W. H. Auden drinks his first martini dry at 7:30 in the morning, after which he sorts his mail and reads the paper, marking the occasion with a mix of sherry and scotch. After this he has breakfast, which can consist of anything so long as it’s accompanied by the local dry pink and white, I don’t remember in which order. At this point he sets to work. Probably because he uses a ballpoint pen, he keeps on the desk next to him, instead of an inkwell, a bottle or can of Guinness, which is a black Irish beer that disappears in the course of the creative process. At around 1 o’clock he has lunch. Depending on the menu, this lunch is decorated by this or that rooster’s tail, or cocktail. After lunch, a nap, which is, I think, the only dry point of the day.This is from a New Yorker profile of Brodsky (who apparently wasn't gay; for some reason I had always assumed he was).

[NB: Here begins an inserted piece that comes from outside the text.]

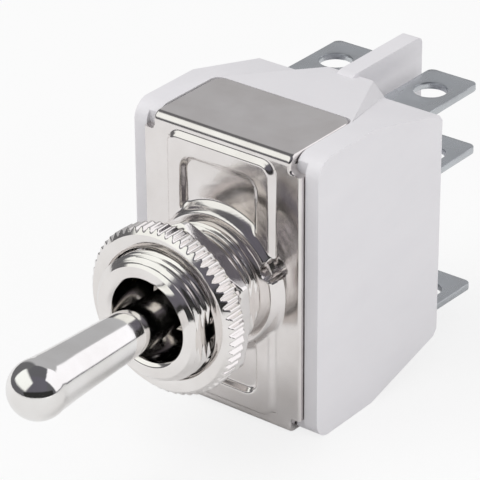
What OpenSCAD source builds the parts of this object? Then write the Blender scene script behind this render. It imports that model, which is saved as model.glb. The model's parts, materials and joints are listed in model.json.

There are some vaguely pleasant renderings of Brodsky's poems; I must say that, although he has technically been fortunate in his translators (Richard Wilbur, Anthony Hecht, ...), they have tended to overdo the house-training; I've never managed to get a handle on the idiosyncrasy (in the Fowlerian sense) of Brodsky's work.
Cf. Lydia Davis on Auden's sleeping habits.
1 comment:
I can understand why he might want a nap at that point.